### Raw data
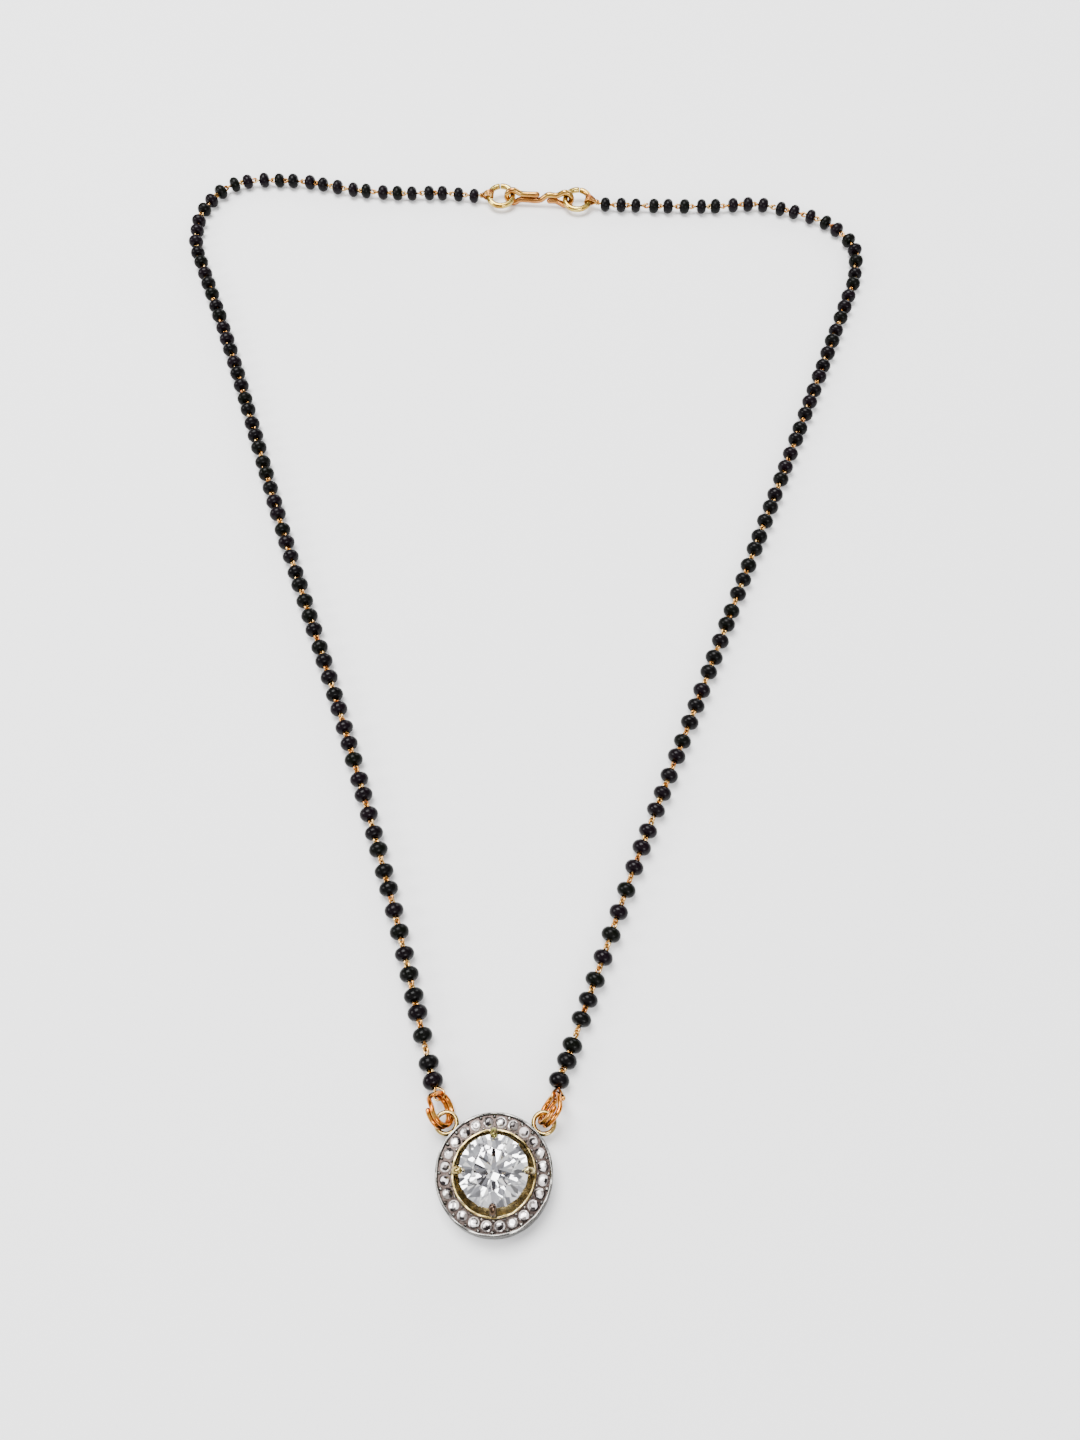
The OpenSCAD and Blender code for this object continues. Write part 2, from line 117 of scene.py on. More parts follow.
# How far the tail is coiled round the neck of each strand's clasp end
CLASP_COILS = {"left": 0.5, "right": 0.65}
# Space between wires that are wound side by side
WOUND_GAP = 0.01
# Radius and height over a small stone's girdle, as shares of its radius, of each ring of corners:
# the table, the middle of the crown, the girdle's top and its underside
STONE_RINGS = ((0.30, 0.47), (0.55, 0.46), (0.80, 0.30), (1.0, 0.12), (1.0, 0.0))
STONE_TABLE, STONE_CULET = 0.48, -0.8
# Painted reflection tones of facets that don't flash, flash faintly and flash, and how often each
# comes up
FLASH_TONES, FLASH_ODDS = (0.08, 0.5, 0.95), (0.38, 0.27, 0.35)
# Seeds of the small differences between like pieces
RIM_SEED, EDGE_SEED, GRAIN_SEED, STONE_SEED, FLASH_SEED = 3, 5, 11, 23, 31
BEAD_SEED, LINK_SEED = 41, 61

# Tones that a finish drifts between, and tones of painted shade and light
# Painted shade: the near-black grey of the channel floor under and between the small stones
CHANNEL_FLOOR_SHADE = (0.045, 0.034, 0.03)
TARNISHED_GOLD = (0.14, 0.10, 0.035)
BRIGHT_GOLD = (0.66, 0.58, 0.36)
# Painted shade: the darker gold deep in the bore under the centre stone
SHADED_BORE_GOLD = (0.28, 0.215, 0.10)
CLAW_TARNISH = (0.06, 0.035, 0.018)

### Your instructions
Please reproduce the entire listing, exactly as shown.

### Reply to the exercise
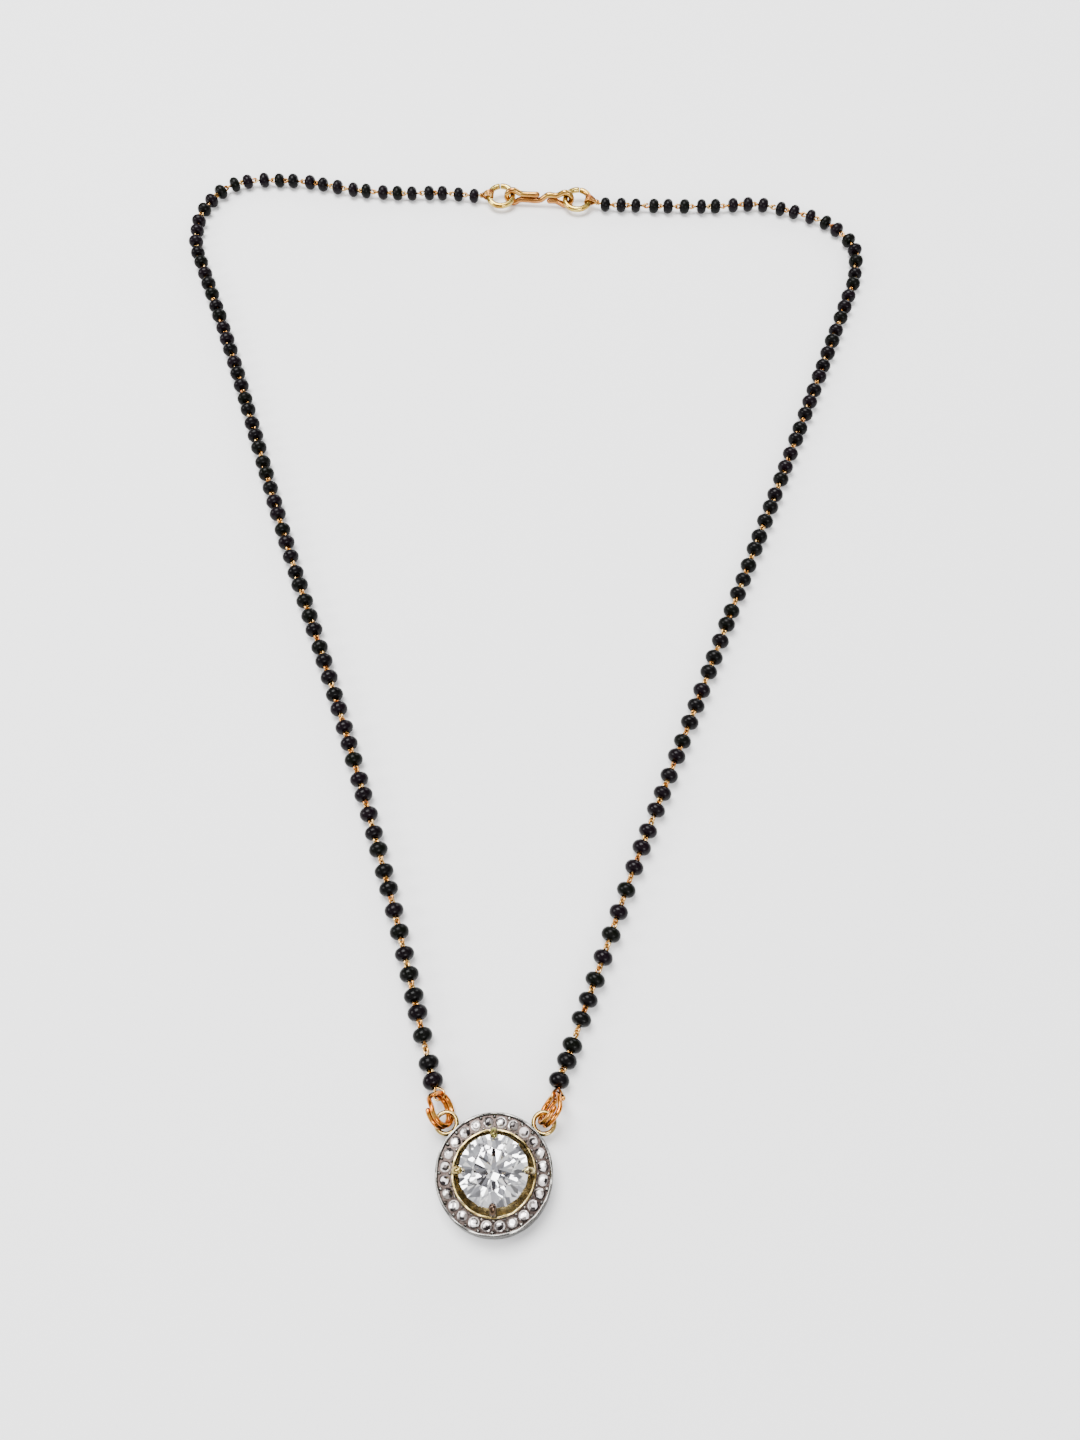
The OpenSCAD and Blender code for this object continues. Write part 2, from line 117 of scene.py on. More parts follow.
# How far the tail is coiled round the neck of each strand's clasp end
CLASP_COILS = {"left": 0.5, "right": 0.65}
# Space between wires that are wound side by side
WOUND_GAP = 0.01
# Radius and height over a small stone's girdle, as shares of its radius, of each ring of corners:
# the table, the middle of the crown, the girdle's top and its underside
STONE_RINGS = ((0.30, 0.47), (0.55, 0.46), (0.80, 0.30), (1.0, 0.12), (1.0, 0.0))
STONE_TABLE, STONE_CULET = 0.48, -0.8
# Painted reflection tones of facets that don't flash, flash faintly and flash, and how often each
# comes up
FLASH_TONES, FLASH_ODDS = (0.08, 0.5, 0.95), (0.38, 0.27, 0.35)
# Seeds of the small differences between like pieces
RIM_SEED, EDGE_SEED, GRAIN_SEED, STONE_SEED, FLASH_SEED = 3, 5, 11, 23, 31
BEAD_SEED, LINK_SEED = 41, 61

# Tones that a finish drifts between, and tones of painted shade and light
# Painted shade: the near-black grey of the channel floor under and between the small stones
CHANNEL_FLOOR_SHADE = (0.045, 0.034, 0.03)
TARNISHED_GOLD = (0.14, 0.10, 0.035)
BRIGHT_GOLD = (0.66, 0.58, 0.36)
# Painted shade: the darker gold deep in the bore under the centre stone
SHADED_BORE_GOLD = (0.28, 0.215, 0.10)
CLAW_TARNISH = (0.06, 0.035, 0.018)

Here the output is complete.